Monday, May 10, 2010

Diving into "Walking"

I have taught Thoreau every year of my teaching career, but I've always skimmed much of his writings. Honestly, I've always preferred Emerson to Thoreau--he's a little more subtle about his way of life. Thoreau is so much more "in your face," which is commendable as well as completely annoying. But I have to say, I really enjoyed "Walking." Every other line was note-worthy and quote-worthy. I found myself getting lost in the descriptions and the natural religion of it all. He makes it all seem so easy--getting away from the world, enjoying nature, not needing money. Maybe that's why he's so annoying. Though I envy him in many ways. I envy his spontaneity, yet I love that I have a steady job. I envy his ability to be one with nature, yet I have no desire to pick up and live in a tent. I envy his simple life, yet I love my laptop. I find myself going back to the same line over and over again: "My needle is slow to settle..." I feel that way often, that my poor little compass is wearing itself out trying to keep up with my head. I'll be in the parking lot of one restaurant ready to go inside when I realize that I want something completely different for dinner--so I turn my car around and go. I'm afraid I live life the same way. Thoreau might say that that is exactly what I should do--I should live for myself and do what I want--but I can't help thinking that I'm slowing driving myself around in circles.
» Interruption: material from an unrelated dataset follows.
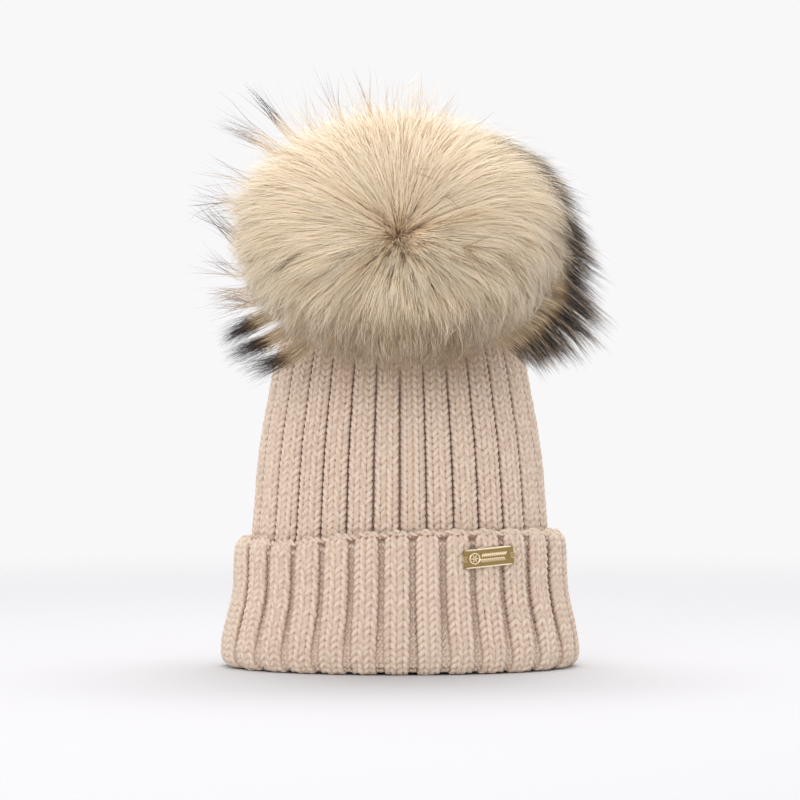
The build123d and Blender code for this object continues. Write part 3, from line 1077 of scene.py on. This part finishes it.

Shouldn't I make a decision and stick to it? I guess that's what Thoreau would consider being "civilized" and he hates that. Perhaps I need to spend more time in nature so that I can fully understand exactly what Thoreau means by all of this. I have been "weaned from Nature's breast into society," he says. So, maybe, I need to get back to my roots.

1 comment:

  1. Your comparisons are so fitting. Sometimes the truth of something can be truly annoying when you know it but don't want it drawn to your attention.